What about the Russian hacking that leaked the DNC emails, as well as those of Podesta and others? The hacked emails did impose unwanted transparency on the DNC, but that was an altogether different and arguably less-dangerous threat than that posed by other Russian activities, including “fake news” and its ilk. The latter was an ongoing campaign, while the DNC hack was a finite incident. Over time the DNC successfully diverted attention away from the embarrassing and, to some, the distasteful information the hack revealed. The story became not what was revealed, but who was behind the revelation. Eventually, the DNC could posture itself as an innocent victim of a Russian cyber assault, as opposed to a petri dish of nefarious political intrigue.
And it’s hard to disaggregate the effect of the email releases from other factors that might have swayed voters. For example, many Catholics found the references to their faith in the Podesta emails “extraordinarily patronizing and insulting”—and Catholics did vote for Trump by a margin of seven points. But that might also have been a result of Clinton’s stance on abortion, her failure to reach out to working class Catholics in the Rust Belt, or insufficiency of the support for her candidacy from Latino Catholics relative to that they gave Barack Obama.
So there are many reasons for Hillary Clinton’s defeat. But it’s a mistake to give the Russians credit they don’t deserve for that result. Nonetheless, it’s also very dangerous to underestimate them or to assume that they won’t try again.
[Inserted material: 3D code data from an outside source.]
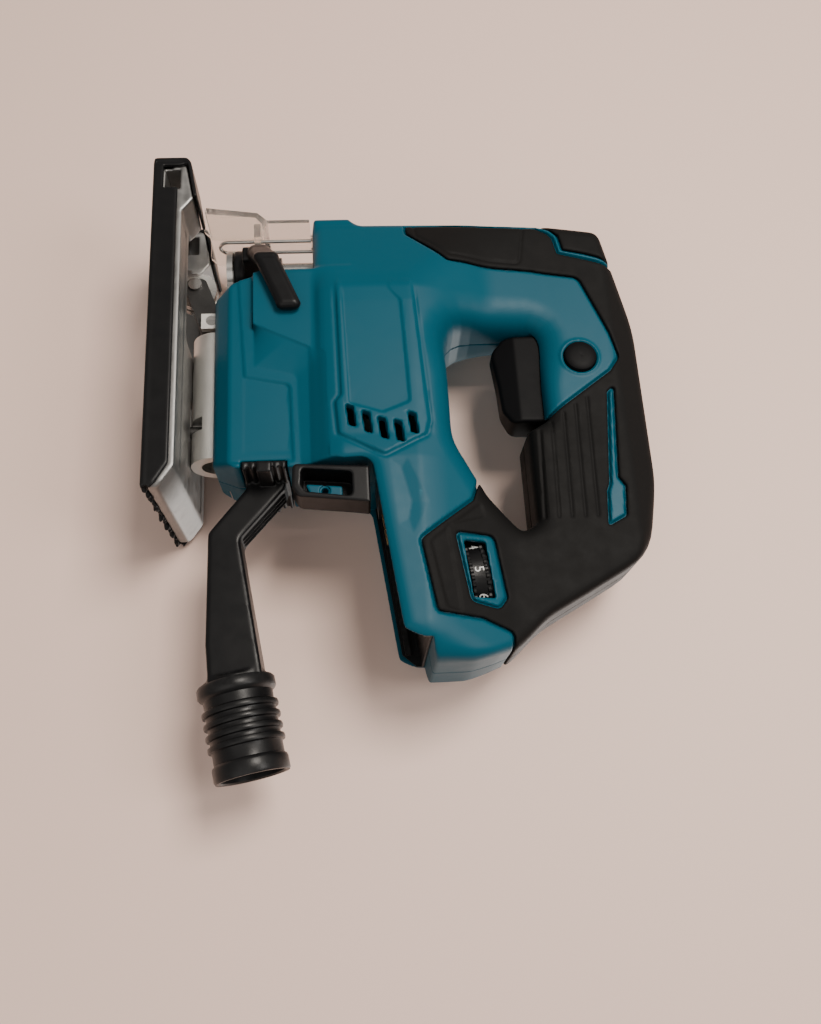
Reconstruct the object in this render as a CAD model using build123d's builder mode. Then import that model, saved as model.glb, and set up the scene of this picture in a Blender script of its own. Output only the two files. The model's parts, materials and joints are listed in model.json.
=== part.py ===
from build123d import *
import math
import os

# Cordless jigsaw with a D-shaped handle, built as its separate pieces.
# Millimetres. The sole is z = 0 and the plunger's axis crosses it at the origin.
# -Y is the cutting direction, +X the operator's left, +Z up.

# ---- driving dimensions ----
SHOE_HALF = 38.0            # half the sole's width
SHOE_FRONT = -35.5          # front tip of the sole
SHOE_REAR = 119.0           # rear end of the sole
SOLE_THICK = 2.2            # slip-on plate under the shoe
COVER_REAR = 121.0          # rear end of the slip-on plate
SHOE_TOP = 12.5             # top of the aluminium shoe
GAP_HALF = 13.0             # open gap between the two front prongs
SLOT_HALF = 18.0            # wider window where the roller works
TILT_Z = 24.0               # height of the bevel axis
SADDLE_R = 11.2             # half-round underside that the shoe tilts about
NUT_R = 6.5                 # round nut inside the saddle, the bevel pivot
BOLT_Y = 80.0               # clamp bolt, behind the plunger
STROKE = 26.0               # plunger travel, bottom to top
MOTOR_Z = 68.0              # motor shaft height
MODULE = 0.8                # tooth module of the reduction
PINION_TEETH = 10
GEAR_TEETH = 55
GEAR_Z = MOTOR_Z + MODULE * (PINION_TEETH + GEAR_TEETH) / 2     # crank gear axle height
BALANCE_R = 4.0             # offset of the balancer's eccentric
WALL = 3.2                  # moulded wall, rubber included
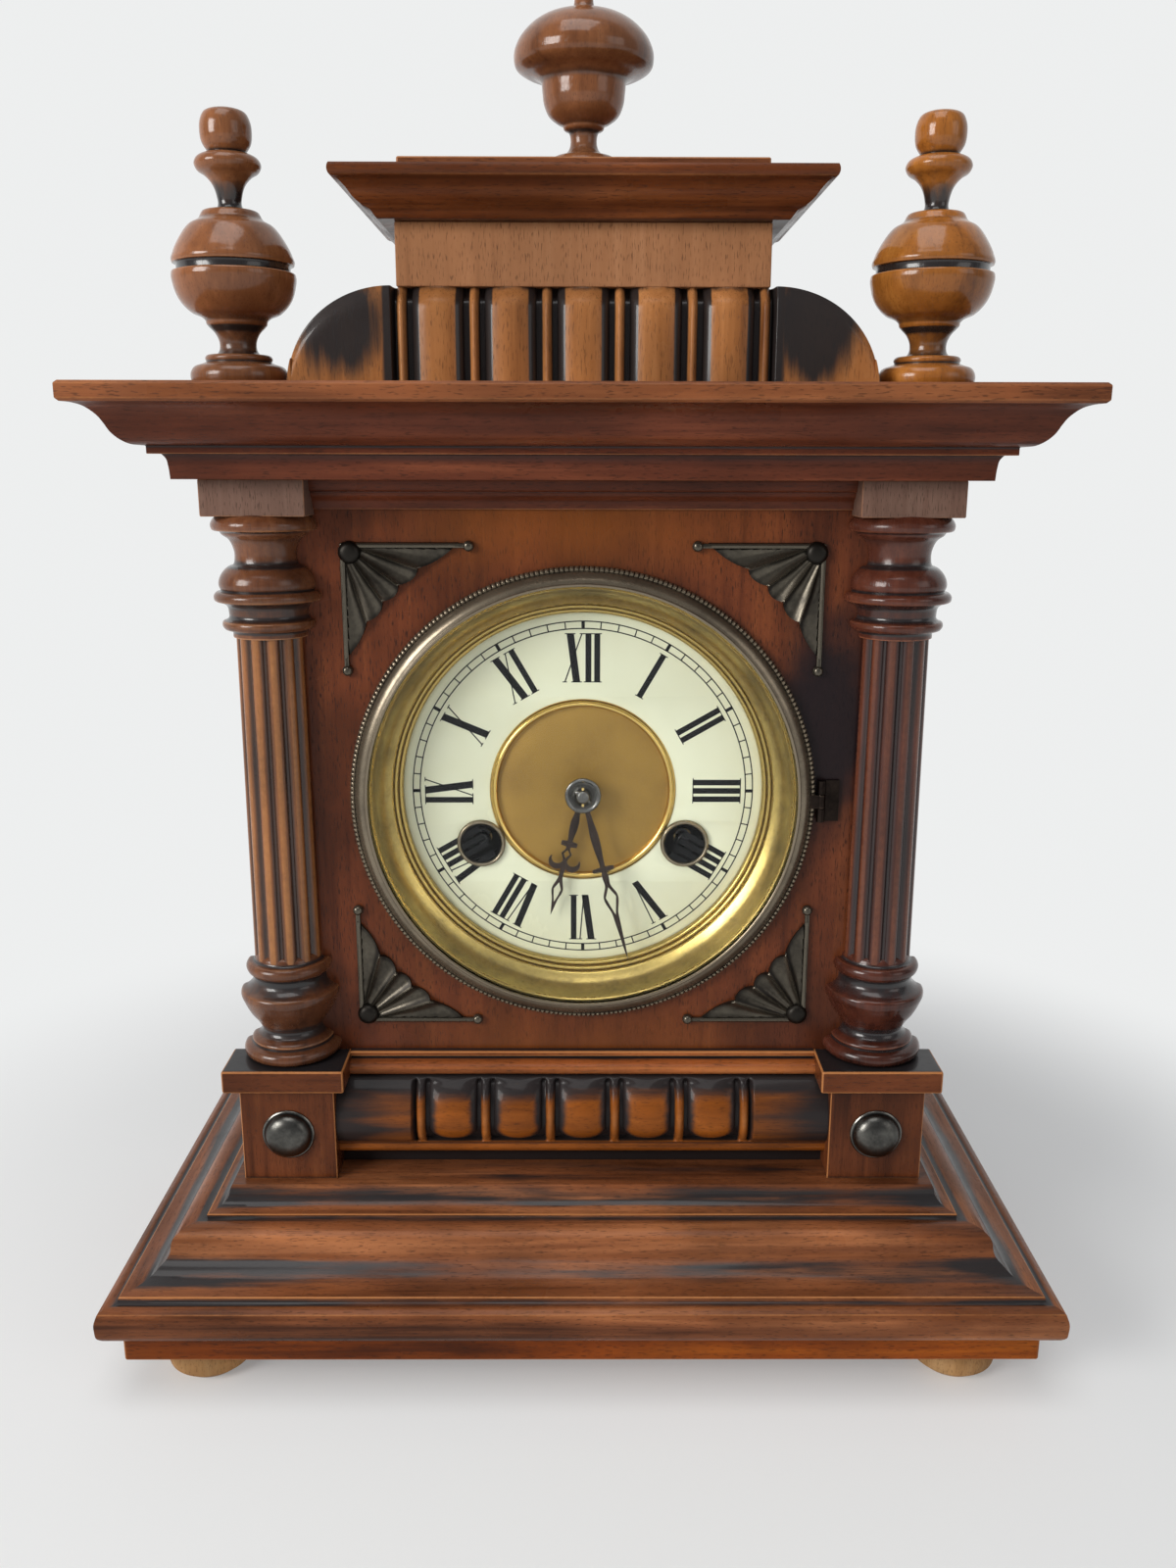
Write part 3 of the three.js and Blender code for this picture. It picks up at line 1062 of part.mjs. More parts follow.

They most likely will, and they’ll do so in an even more robust and sophisticated way. If the Russians used 1,000 trolls in 2016, they have the talent pool to vastly increase that number if they want. Moreover, with its “rich tradition of subversion,” the Russian intelligence apparatus is adept at studying previous operations and coming up with even more inventive strategies. After all, as Jack Goldsmith notes, “with a relatively paltry budget of $1.25 million per month, Russia achieves the most disruptive information operation in history that continues to roil American politics even if it did not swing the election.” Count on Russia to give it another try.
The lesson is obvious: America still needs to do whatever it takes to preserve the sanctity of the electoral process against the Russians or any other foreigners “seeking to interfere in the United States political system.”